Python and easy web scraping with scrapy - building some useful data sets of Hyderabad bus routes
Web scraping has been around for a long time, and there are a lot many libraries to get started on this. The whole process is very standardised. Scrapy(http://scrapy.org/), one of the easy to use Python web scraping tools is even available on the cloud - http://scrapinghub.com/.
I will not go into what scraping is - I will instead go into something I did with this in a couple of hours to get some useful data.
The problem
I come form Hyderabad in south India. Hyderabad along with Bangalore were the first cities where most of the IT majors started out in India. And yet most of the information about the city is hard to find online. Given that most people are not fully connected to the internet and/or are not mature enough to have a fully online integrated way of life, this doesn’t create major life threatening hassles. Maybe some minor inconveniences with the lack of systems or many non-interconnected systems.

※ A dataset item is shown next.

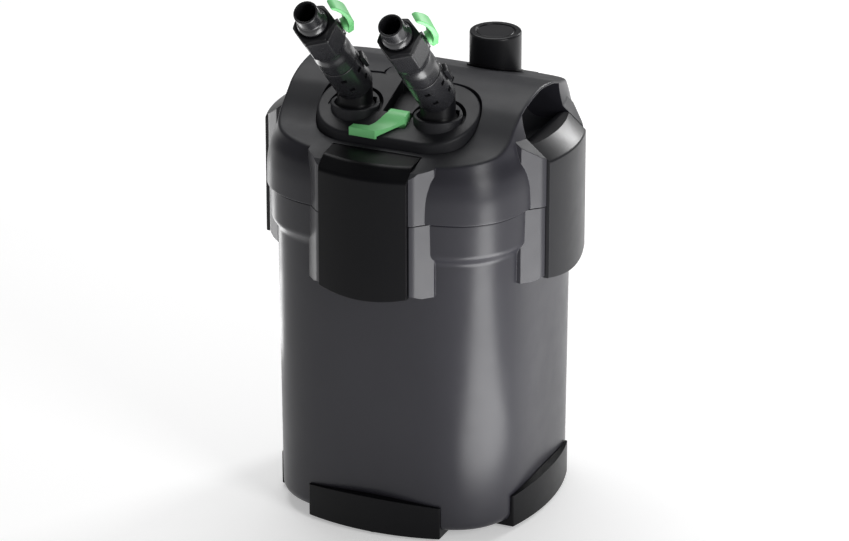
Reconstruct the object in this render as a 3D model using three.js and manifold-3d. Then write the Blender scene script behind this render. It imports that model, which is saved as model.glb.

One of the major lifelines of Hyderabad is the city bus system - this has been around for many years and has been modernised too - however there are no such thing as live updates on bus timings or arrivals, or even an easy to use online route information. What is there is spread over many places, in bad formats and cannot be easily found even with Google. They do sell a booklet for around 10 bucks, but paper has its own issues.
Since I cannot solve the issue of live arrival times, I decided to get some data on the bus route information.
The current state of information
There is a website called http://www.hyderabadbusroutes.com/ which provides this information, in a very cluttered website full of ads, which is definitely a nice step. This is way better than having nothing. The information provided here is similar to the information on a lot of other sites on the internet - but is in a format that is easy to scrape.
So, I decided that I want to at least collate all this information from this website and keep it handy - you never know when or how you will get an idea to solve this problem.
One things I found that some of the information was wrong - the bus route 100H which I used for many years is totally wrong. And other routes have some mistakes. But even the website itself notes that the data might be incorrect. Hell I even sent an email to APSRTC ( the company which runs the buses) a few years ago asking for data and they had no reply. So I will take what I get.
The solution
The data on the website was organised into routes, and it listed all the information about the route like first and last buses and more interestingly, it listed all the stops. This is very important information which I saw in only one more place, in PDF format.
So I wrote a web scraper using scrapy.
The scraper is pretty simple - there are 29 pages on this site with tables showing the route and basic information. The main issue here was that the table did not have any ID or specific class attached to it. But luckily, there was only one table on the page. So, the crawler went through all the 29 pages and for each row, created a route information with number, start, stop and the timing details.
The stops for each route are listed on another page - I could have just used the same scraper to visit that link and get the information. But I needed the basic information too - so I made the first scraper write the data to a json file. Then reading this file, I wrote a scraper to visit each detail page and get the list of stops.
For both these cases, the pages were dynamically created when the scraper ran.
The code and the next plan
The code and the data that I created are both available at our Github page - https://github.com/supercoderz/hydbusroutes
I now need to figure out some way to clean this data, remove bad data and use it in some form. One of the ideas in my head is to create a site where people and view the data, and edit it collaboratively to create a proper data set. Hopefully will have more updates on that soon.